Trump lashed out on Twitter the next morning, calling Wilson’s account “totally fabricated” and stating that he had “proof.” Trump’s subsequent revelation that Obama had not called Kelly after his son’s death led to Kelly’s appearance in the briefing room Thursday.

.. In the Fox interview, Trump insisted that he did speak La David Johnson’s name in his conversation with his widow.

At the White House, Sanders accused reporters of fanning the flames of a sensational story. “It should have ended yesterday after General Kelly’s comments,” she said. “But it didn’t. . . . It’s still the bulk of the coverage on most every TV you turn on and most every newspaper that you open up today.”

She did not mention that Trump had tweeted again about the issue late Thursday, nearly eight hours after Kelly’s briefing room appearance.

“The Fake News is going crazy with wacky Congresswoman Wilson (D), who was SECRETLY on a very personal call, and gave a total lie on content!” Trump wrote.

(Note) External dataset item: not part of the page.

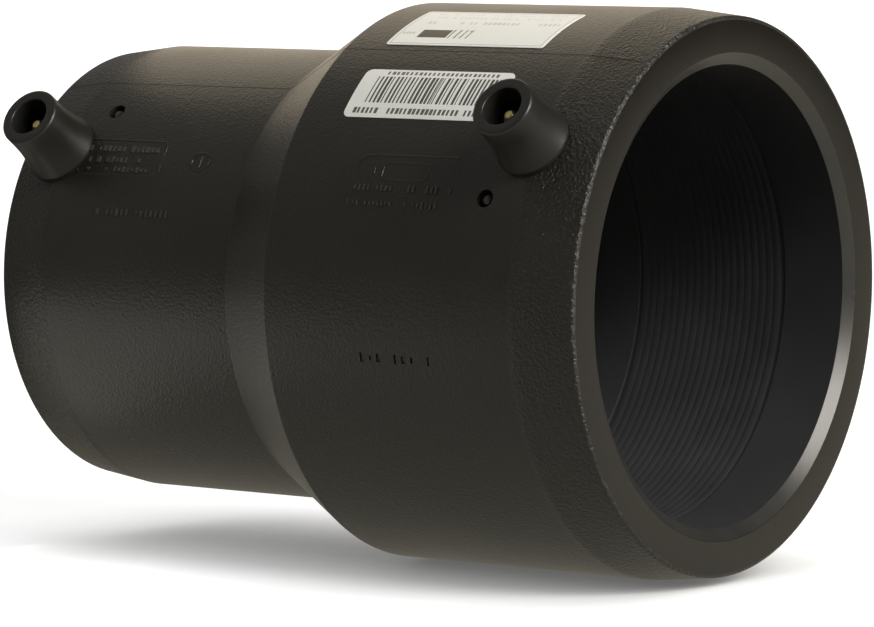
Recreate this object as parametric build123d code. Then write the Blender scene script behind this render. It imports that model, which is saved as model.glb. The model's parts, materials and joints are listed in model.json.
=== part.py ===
from build123d import *
import os
from math import cos, radians, sin

# Electrofusion reducing coupler for 110 mm and 90 mm polyethylene pipe.
# Millimetres. The axis is Z: the 90 mm end face lies on Z = 0 and the 110 mm socket opens upwards.
# Both terminals point to -Y. A bearing is counted round Z from -Y, positive towards -X.

LENGTH = 180.0

# 110 mm end
LARGE_R = 68.6            # outside of the large body
LARGE_FACE_R = 66.9       # outside of its end face, after the end taper
LARGE_TAPER = 15.8        # length of that taper
LARGE_BORE_R = 55.3
LARGE_SOCKET_DEPTH = 82.0
LARGE_BODY_BACK = 93.0    # height at which the large body starts

# 90 mm end
SMALL_R = 56.3
SMALL_FACE_R = 54.4
SMALL_TAPER = 14.0
SMALL_BORE_R = 45.3
SMALL_SOCKET_DEPTH = 66.0
SMALL_BODY_TOP = 72.0     # height at which the outer cone starts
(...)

 .. In his defense of Trump on Thursday, Kelly accused Wilson of “selfish behavior.” And he asserted that Wilson, at the 2015 FBI building dedication in Miami, had “talked about how she was instrumental in getting the funding for that building, and how she took care of her constituents because she got the money, and she just called up President Obama, and on that phone call, he gave the money, the $20 million.”Wilson denied making such remarks. The Sun-Sentinel video shows that she recounted how she went into “attack mode” to ensure that Congress and Obama expedited a bill to name the building after the two fallen FBI agents in about four weeks.

When initially told that such legislation could take as long as a year, Wilson recalled, “I said — I’m a school principal — and I said, excuse my French, ‘Aw, hell no, we’re going to get this done.’ ” She spread credit, offering praise for then-House Speaker John A. Boehner (R-Ohio). She also praised the two agents, Benjamin Grogan and Jerry Dove, who were killed in a shootout with bank robbers in 1986 in Miami.

Peter Feaver, a Duke University political science professor who served as a special adviser at the National Security Council in the George W. Bush administration, said Trump had erred by engaging in the political fight in the first place.

“Every politically savvy person would have said, ‘You can’t criticize Gold Star families and have anything good come out — so just don’t bother,’ ” Feaver said. “If they criticize you, just take it.”